Была еще плоть, но о ней Хуррем не думала и не заботилась, кажется, даже не замечала своего тела, его униженности. Потому что чем больше унижалась ее плоть, тем выше порывался и возносился дух. Женщина умеет делиться на дух и плоть – это ее преимущество над мужчиной, надо всем сущим.
Ночи шли за ночами. Гнилой ветер с Дарданелл, с голых берегов Азии сменялся ветром с севера – ветром йылдыз, очищавшим воздух Стамбула, отгонявшим смрад нечистот и гнилой воды у пристаней. Серые гуси кричали в высоких темных небесах, точно неутихающая боль и отчаянье Хуррем, – ей хотелось дня, а должна была жить лишь ночами, надеясь на высвобождение из униженности, из угнетенности и никчемности.
Относилась к людям, которые всю жизнь идут за солнечным лучом, по белому дню и по белому свету, пожалуй, их большинство на земле, но есть и такие, что идут по узкой лунной дорожке, среди мрака, темноты и таинств, зачарованные серебристым блеском, очумевшие от того блеска, в глазах у них тот блеск, а в душе темнота и мрак. Султан относился к таким людям, и она стала его жертвой. Сколько лет в детстве слушала со слезами растроганности на глазах отцову проповедь в церкви Святого Духа, как сладостно плакала когда-то над словами евангелиста Матфея: «А я говорю вам: любите врагов ваших, благословляйте проклинающих вас, благотворите ненавидящих вас и молитесь за обижающих вас и гонящих вас».

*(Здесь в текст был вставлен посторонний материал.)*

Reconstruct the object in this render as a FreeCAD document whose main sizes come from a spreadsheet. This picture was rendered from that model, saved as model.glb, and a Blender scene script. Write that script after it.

Вот она и полюбила врага своего!
Гнилые ветры дули всю короткую стамбульскую зиму, и отчаянье поднималось в душе от тех ветров столь неоглядное, что захотелось бы даже умереть, если бы не рвалась Хуррем с такой силой к жизни, и уже не к простой жизни, а к наивысшим ее вершинам. Ее тошнило от прокислого духа толстых ковров, кружилась голова от сильных ароматов курильниц и от сухого дыма жаровен. От постоянного напряжения у Хуррем часто пересыхало в горле, она коротко откашливалась, не без удовлетворения отмечая, что каждое ее покашливание почти мучительно отзывается в султане, к нежной заботливости которого всякий раз добавлялась еще и тревога. Так что же? Победа? Что-то давало ей силы идти все дальше и дальше, не останавливаясь, не удовлетворяясь тем, что уже имела, проявляя алчность, но не к обычной тщете, не к драгоценностям, не к зримым доказательствам султановой привязанности к ней, а прежде всего ко всему тому, что обогащало и развивало ее человеческую сущность, ставило ее над тем замкнутым миром, который напоминал клетку для зверей, возмещало хотя бы в какой-то мере утрату самых дорогих ценностей, коих уже не могла вернуть теперь для нее никакая сила. Наверное, некоторые души нуждаются в жесточайших ударах судьбы, чтобы выказать свое величие.